Participating genetic counselors identified both perceived advantages and disadvantages to telephone communication of genetic test results, highlighting several potential benefits, such as, increased convenience for patients, faster return of results for medical decision-making, and increased patient satisfaction and control. Despite perceptions of potential disadvantages and reports of perceived negative experiences, the majority of participating genetic counselors reported interest in telephone communication of genetic test results. Nonetheless, genetic counselors’ comfort with telephone disclosure varied by the test result. They reported significantly less comfort sharing positive and variant of uncertain significance results by telephone, suggesting less comfort with potentially emotionally distressing or cognitively complex results by telephone. Additionally, genetic counselors reported a variety of patient factors (e.g. financial or medical hardship, preference, comprehension, and psychological well-being) which they consider in deciding to utilize telephone disclosure of BRCA1/2 results, suggesting a need for empirical data to assess the impact of patient factors on adaptation to test results.
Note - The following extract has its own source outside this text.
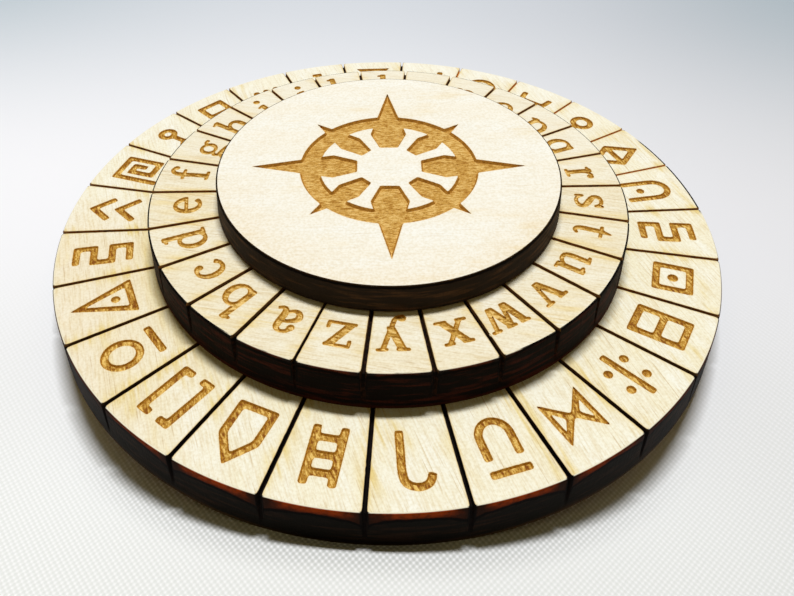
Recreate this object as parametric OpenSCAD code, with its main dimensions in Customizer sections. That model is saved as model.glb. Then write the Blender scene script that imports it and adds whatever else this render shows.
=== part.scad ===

While some studies have begun to evaluate outcomes of telephone communication of BRCA1/2
test results, they have included select populations22,23,25,26
, such as patients self-selecting the delivery mode23,25
. In the only randomized study that has evaluated telephone versus in-person disclosure, Jenkins et al. reported no significant difference in knowledge, anxiety or patient satisfaction between telephone and in-person disclosure of genetic test results22
, although this study was not powered to evaluate differences among subgroups, such as different test results. Other relevant outcomes (e.g. performance of risk reduction behaviors, and communication to at-risk family members) and the biopsychosocial factors mediating these outcomes remain poorly described.
Genetic counselors identified perceived advantages and disadvantages of telephone disclosure specific to their practice that are relevant to future studies investigating alternative delivery models for genetic services. Many genetic counselors identified perceived time-savings with telephone communication of genetic test results, although some indicated increased effort associated with additional follow-up calls or activities. The inability to bill for telephone services was reported as a disadvantage and might present a significant barrier to alternative models of delivery. Additionally, many genetic counselors identified discomfort with telephone disclosure in general, or in specific situations. The development of provider training programs and provider experience could help to optimize provider comfort and skills, and potentially patient outcomes.
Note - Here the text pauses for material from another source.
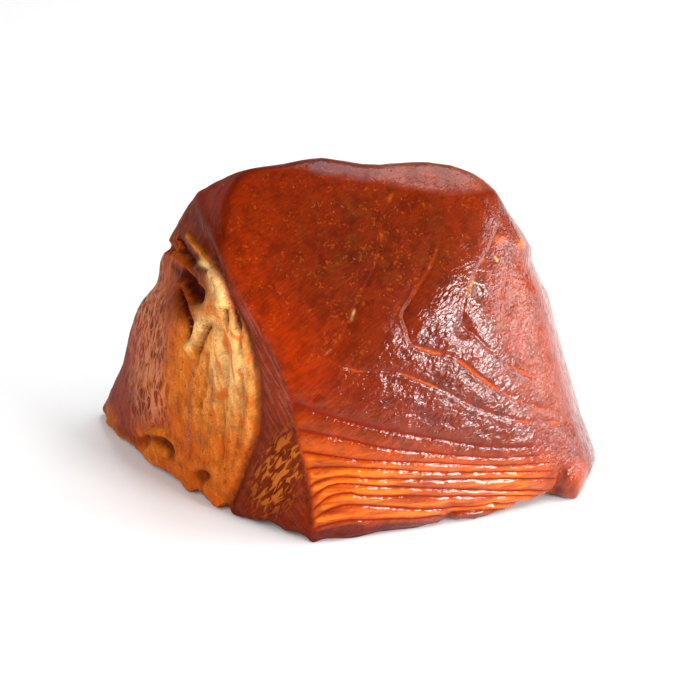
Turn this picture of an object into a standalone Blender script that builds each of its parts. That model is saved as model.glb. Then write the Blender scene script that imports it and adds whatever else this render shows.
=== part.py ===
"""A chunk of hot smoked tuna loin: one solid piece of fish, cut as a leaning wedge that rests on a flat base.

The chunk is a rounded block between eight gently bowed faces. Each face is a plane given by the compass
direction and the lean of its outward normal, its distance from the core point, and how much it bows. The
cage is a divided cube: every corner of it slides along its own ray from the core until it meets the block.
A Subdivision Surface rounds the cage, and a Boolean trims the resting face flat.

Metres, +Z up, +X along the longest side. The origin is the centre of the resting face's bounding box.
"""

import math
from typing import NamedTuple

import bmesh
import bpy
import numpy as np

MM = 0.001
OBJECT_NAME = "smoked_tuna_chunk"

CORE = np.array([0.0, 0.0, 40.0]) * MM  # the point inside the chunk that every distance is measured from
BASE_OFFSET = np.array([0.04, -1.32, 0.0]) * MM  # centres the finished block over the origin
EDGE_BLEND = 2.0 * MM  # how softly neighbouring faces run into each other
SPARE_BELOW = 2.5 * MM  # flesh below the resting plane, which the trim takes away
CAGE_CELLS = 12  # cells along each side of the divided cube
REACH = 0.17  # farther from the core than any corner of the chunk
HALVINGS = 40


class Face(NamedTuple):
    """One bowed side of the chunk; compass 0 faces -Y and 90 faces +X, and the bows are sagitta per square."""

    compass_deg: float
    lean_deg: float
    distance_mm: float
    bow_across: float
    bow_up: float


FACES = {
    "cut_face": Face(16, 19, 35.5, 0.7, 3.5),
    "cut_face_turn": Face(40, 24, 46.5, 1.8, 0.7),
    "right_end": Face(84, 19, 61.5, 2.5, 0.5),
    "ridge_strip": Face(-34, 1, 43.5, 3.3, 0.1),
    "fat_side": Face(-73, 18, 54.0, 0.3, 0.3),
    "left_end": Face(-97, 21, 68.0, 0.9, 0.3),
    "back": Face(178, 17, 38.0, 2.0, 1.5),
    "crest": Face(184, 60, 58.0, 2.5, 1.2),
}
BOW_UNIT = 1.0  # a bow of 1 drops the face by 1 mm at about 32 mm from its middle, in 1 / m

FLESH_COLOUR = (0.30, 0.055, 0.012, 1.0)
FLESH_ROUGHNESS = 0.35


def face_gaps(points):
    """How far each point lies outside each bowed face, in metres, one column a face."""
    gaps = []
    for face in FACES.values():
        compass = math.radians(face.compass_deg)
        lean = math.radians(face.lean_deg)
        normal = np.array(
            [
                math.sin(compass) * math.cos(lean),
                -math.cos(compass) * math.cos(lean),
                math.sin(lean),
            ]
        )
        across = np.array([math.cos(compass), math.sin(compass), 0.0])
        up = np.cross(normal, across)
        from_core = points - CORE
        bow = face.bow_across * (from_core @ across) ** 2 + face.bow_up * (from_core @ up) ** 2
        gaps.append(from_core @ normal - face.distance_mm * MM + BOW_UNIT * bow)
    gaps.append(-points[:, 2] - SPARE_BELOW)
    return np.stack(gaps, axis=1)


def outside(points):
    """A smooth maximum of the face gaps: positive outside the chunk, negative inside."""
    gaps = face_gaps(points)
    largest = gaps.max(axis=1, keepdims=True)
    shares = np.exp((gaps - largest) / EDGE_BLEND).sum(axis=1)
    return largest[:, 0] + EDGE_BLEND * np.log(shares)


def on_surface(directions):
    """Where the ray from the core along each unit direction leaves the chunk, found by halving."""
    near = np.zeros(len(directions))
    far = np.full(len(directions), REACH)
    for _ in range(HALVINGS):
        middle = (near + far) / 2
        is_out = outside(CORE + directions * middle[:, None]) > 0
        far = np.where(is_out, middle, far)
        near = np.where(is_out, near, middle)
    return CORE + directions * near[:, None]


def clear_scene():
    """Removes the objects of the scene that this script starts in."""
    for old in list(bpy.data.objects):
        bpy.data.objects.remove(old, do_unlink=True)


def new_collection(name):
    """A collection linked to the scene."""
    collection = bpy.data.collections.new(name)
    bpy.context.scene.collection.children.link(collection)
    return collection


def flesh_material():
    """Glossy red-brown smoked flesh."""
    material = bpy.data.materials.new("smoked_flesh")
    material.use_nodes = True
    shader = material.node_tree.nodes["Principled BSDF"]
    shader.inputs["Base Color"].default_value = FLESH_COLOUR
    shader.inputs["Roughness"].default_value = FLESH_ROUGHNESS
    shader.inputs["Metallic"].default_value = 0.0
    return material


def chunk_cage(collection):
    """The coarse cage of the chunk, from a divided cube."""
    shape = bmesh.new()
    bmesh.ops.create_cube(shape, size=2.0)
    bmesh.ops.subdivide_edges(shape, edges=shape.edges[:], cuts=CAGE_CELLS - 1, use_grid_fill=True)
    corners = np.array([vertex.co[:] for vertex in shape.verts])
    even = np.tan(corners * math.pi / 4)  # spreads the cells evenly over the sphere of directions
    directions = even / np.linalg.norm(even, axis=1, keepdims=True)
    for vertex, place in zip(shape.verts, on_surface(directions) + BASE_OFFSET):
        vertex.co = place
    mesh = bpy.data.meshes.new(OBJECT_NAME)
    shape.to_mesh(mesh)
    shape.free()
    mesh.shade_smooth()
    chunk = bpy.data.objects.new(OBJECT_NAME, mesh)
    collection.objects.link(chunk)
    return chunk


def trim_block(collection):
    """A block under the resting plane, which trims the base flat."""
    bpy.ops.mesh.primitive_cube_add(size=4 * REACH, location=(0, 0, -2 * REACH))
    block = bpy.context.object
    block.name = "base_trim"
    for holder in list(block.users_collection):
        holder.objects.unlink(block)
    collection.objects.link(block)
    block.hide_render = True
    block.display_type = "WIRE"
    return block


def main():
    """Builds the chunk."""
    clear_scene()
    parts = new_collection(OBJECT_NAME)
    cutters = new_collection("cutters")
    chunk = chunk_cage(parts)
    chunk.data.materials.append(flesh_material())

    soften = chunk.modifiers.new("soft_form", "SUBSURF")
    soften.levels = 1
    soften.render_levels = 1
    trim = chunk.modifiers.new("flat_base", "BOOLEAN")
    trim.operation = "DIFFERENCE"
    trim.object = trim_block(cutters)


main()
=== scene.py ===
"""The looks of a chunk of hot smoked tuna loin.

The chunk is one natural piece, so it is one surface: a rounded block between bowed faces, with pared edges.
The ridge, the membranes, the flaky laminae, the folded fat and its hollows are raised on it or cut into it.
The colours of flesh, fat and smoke are painted on its points, with painted shade in hollows and grooves,
a painted glow by the ridge, painted glints and a painted reflection on the top;
the finish adds grain, bump and wet shine.

Lengths are in millimetres until a mesh is made, because the details are a few millimetres wide.
"""

import logging
import math
from collections.abc import Callable
from dataclasses import dataclass, field
from enum import Enum

import bpy
import numpy as np
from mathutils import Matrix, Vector

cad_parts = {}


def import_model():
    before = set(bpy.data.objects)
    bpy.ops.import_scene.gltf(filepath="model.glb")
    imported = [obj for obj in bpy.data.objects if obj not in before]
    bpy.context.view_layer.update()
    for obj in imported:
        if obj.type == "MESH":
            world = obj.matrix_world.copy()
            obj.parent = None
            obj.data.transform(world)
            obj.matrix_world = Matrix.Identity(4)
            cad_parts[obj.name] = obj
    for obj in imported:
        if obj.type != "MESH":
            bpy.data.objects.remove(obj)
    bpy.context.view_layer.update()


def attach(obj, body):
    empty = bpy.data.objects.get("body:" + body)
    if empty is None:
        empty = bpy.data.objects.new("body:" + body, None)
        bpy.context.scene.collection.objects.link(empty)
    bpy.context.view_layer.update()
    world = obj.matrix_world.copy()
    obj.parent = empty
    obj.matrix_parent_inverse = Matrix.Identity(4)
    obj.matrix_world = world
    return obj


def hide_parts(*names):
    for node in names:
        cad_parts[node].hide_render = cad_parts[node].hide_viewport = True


LOG = logging.getLogger("smoked_tuna")
MM = 0.001
NODE = "smoked_tuna_chunk"

Array = np.ndarray
Knots = tuple[tuple[float, float], ...]
Socket = bpy.types.NodeSocket


def ease(low: float, high: float, value: Array) -> Array:
    """A smooth step from 0 at low to 1 at high; low may be the larger one."""
    share = np.clip((value - low) / (high - low), 0.0, 1.0)
    return share * share * (3.0 - 2.0 * share)


def bell(value: Array, width: float) -> Array:
    """A Gaussian of 1 at 0 that has fallen to 0.37 at width."""
    return np.exp(-((value / width) ** 2))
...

We acknowledge several limitations to this study. It is possible that genetic counselors interested in, or currently using telephone disclosure may have been more willing to participate in the study. Thus, it is possible that these findings may not represent the experiences and views of a broader population of practicing genetic counselors. Additionally, participants in our study were more likely to practice in academic settings and to have less than 10 years experience in clinical cancer genetic counseling. Thus, the findings in this study may not reflect the opinions and experiences of genetic counselors practicing in non-academic settings and those with more than 10 years experience. This survey was completed in 2008, and practices may have changed since the time of investigation. Additionally, items inquiring about practice frequencies were based on participant recall and participants may have interpreted items inquiring about “interest in” providing genetic test results differently; open-ended items were intended to be exploratory, identifying the spectrum of experiences and opinions. The reported negative experiences might also be reported with in-person disclosure, highlighting the value of randomized studies to evaluate modifications to genetic service delivery models.
Many genetic counselors utilize the telephone to share BRCA1/2 and other genetic test results, however, most, infrequently. While many genetic counselors are interested in telephone disclosure of BRCA1/2 results, they identify potential advantages and disadvantages to telephone disclosure, and recognize the potential impact of testing factors and patient factors on disclosure outcomes. Further research evaluating the potential advantages and disadvantages of telephone disclosure, including the impact of testing and patient factors on cognitive, affective, social and behavioral outcomes is warranted before telephone communication becomes widely and uniformly adopted as standard-of-care.